For kids, it’s a live-action video game with a healthy chunk of moral fiber. For grown-ups, it strips away adulthood and bestows the innocence of childhood for the duration of the film (for those who will allow it).
Danny (Jonah Bobo) looks up to his older brother Walter (Josh Hutcherson), but Walter wants nothing to do with him while competing for time with their dad (Tim Robbins) since the separation of their parents. After dad briefly leaves to run an errand, Danny finds an old, mechanical science fiction game called “Zathura: A Space Adventure” and begs his brother to play. When he refuses, Danny starts the game without him; he turns the key, presses the button, his piece moves and a card is ejected from the game.

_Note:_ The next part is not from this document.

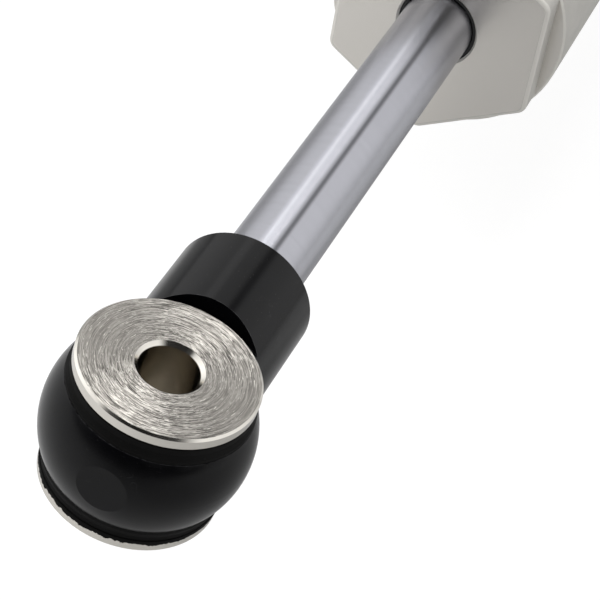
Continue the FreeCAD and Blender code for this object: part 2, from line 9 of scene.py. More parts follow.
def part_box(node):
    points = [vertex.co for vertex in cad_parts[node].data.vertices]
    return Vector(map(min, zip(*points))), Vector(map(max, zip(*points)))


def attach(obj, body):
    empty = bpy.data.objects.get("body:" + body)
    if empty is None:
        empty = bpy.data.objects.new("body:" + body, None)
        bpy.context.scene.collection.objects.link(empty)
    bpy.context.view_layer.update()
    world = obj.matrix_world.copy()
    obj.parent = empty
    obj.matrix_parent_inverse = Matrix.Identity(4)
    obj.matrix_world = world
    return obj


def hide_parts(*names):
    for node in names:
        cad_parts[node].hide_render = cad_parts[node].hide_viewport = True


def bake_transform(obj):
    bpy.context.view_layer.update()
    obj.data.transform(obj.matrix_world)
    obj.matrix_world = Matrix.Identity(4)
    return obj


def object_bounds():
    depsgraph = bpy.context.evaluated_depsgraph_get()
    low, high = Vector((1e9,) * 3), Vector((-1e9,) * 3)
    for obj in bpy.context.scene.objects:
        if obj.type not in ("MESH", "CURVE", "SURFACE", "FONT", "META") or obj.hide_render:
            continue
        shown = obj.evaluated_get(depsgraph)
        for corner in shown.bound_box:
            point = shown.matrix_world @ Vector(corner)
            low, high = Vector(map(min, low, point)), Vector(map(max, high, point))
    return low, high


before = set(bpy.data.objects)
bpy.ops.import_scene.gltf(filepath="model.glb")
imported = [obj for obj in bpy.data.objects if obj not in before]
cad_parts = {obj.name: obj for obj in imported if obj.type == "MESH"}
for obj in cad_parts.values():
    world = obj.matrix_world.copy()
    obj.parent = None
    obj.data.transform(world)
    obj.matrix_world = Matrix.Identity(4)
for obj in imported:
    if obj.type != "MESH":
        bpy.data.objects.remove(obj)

bl_info = {
    "name": "Shock Absorber Finishes",
    "version": (1, 0, 0),
    "blender": (4, 5, 0),
    "location": "3D View > Sidebar > Shock",
    "description": "Finishes, rubber parts and a plain studio for a shock absorber",
    "category": "Object",
}

CAD_BOX = [list(corner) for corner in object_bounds()]

MM = 0.001
MICRON = 0.000001
FULL_TURN = 2 * math.pi
SHARP_EDGE = math.radians(38)
SMALL_RING_STEPS = 64
ACROSS, ALONG, UP = 0, 1, 2

# The two eyes turn about the upright lines through these points.
BODY_EYE = Vector((0.0, 0.0, 0.0))
ROD_EYE = (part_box("rod_eye_spacer_upper")[0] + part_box("rod_eye_spacer_upper")[1]) / 2
ROD_EYE.z = 0.0

# Sizes of the eyes that no single node's box gives
EYE_HALF_WIDTH = 9.7 * MM
SLEEVE_CROWN_RADIUS = 14.4 * MM
BOLT_HOLE_RADIUS = 6.1 * MM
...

It doesn’t take long for the two brothers to realize that what’s on the card actually happens and that they’re not in Kansas anymore…
Zathura is a throwback to any childhood rife with action figures and Star Wars toys where the entire house was depths of space and every room was another mysterious planet. The game itself, which influences every aspect of the production, is a dated preview of what everyone though the future would be: Flash Gordon-inspired rocket ships with riveted plating, red-eyed mechanical robots with pincers for hands, and all influences of the space opera genre. Combining the two for a Jumanji-inspired lesson in family values makes for a fun family adventure that doesn’t talk down to its target audience while still providing plenty of entertainment.
And speaking of Jumanji (of which Zathura was another of children’s book by the same author, Chris Van Allsburg), this film invites plenty of similar themes: a magical game that alters reality, stern consequences for not heeding the game’s warnings, and the hope that finishing the game will undo any damage. The differences in the game also define the difference in the genre; Jumanji was a mystical jungle adventure with enchanted moving pieces and a center piece that spouted rhymes, while Zathura is a mechanical game that must be cranked up and spits out cards that can be saved for later play.
In terms of story, however, the films are very different. Jumanji‘s “child inspired to grow up in the eyes of his dad” was hijacked by Robin Williams’ appearance as the older version of the child, undermining the child-centric focus of the film and pushing it into the background for all but the film’s ending. Under the directorial eye of Jon Favreau (recently off his surprise hit Elf), the Zathura game really exists to create a series of tasks to test the mettle of the players and reinforce the “brothers looking out for one another” family message. Only once in the film does this become heavy handed in an almost too magical a moment, but the intention seems sincere.
The cast is convincing enough and the film is fun, but the underwhelming feeling that this is a mere sequel to Jumanji (not to mention a retro-sci-fi feature) may keep intended audiences away. Having said that, it’s a far better family film than many this year with a positive message at no extra charge. With theatrical family fare turning to “the CGI featured animal characters of the week,” it’s nice to see humans and humanity at the center of a children’s adventure set among the stars. Of course, if all of that were happening to one of us at that age, we might not think it was much fun at the time, but that’s kind of the point, isn’t it?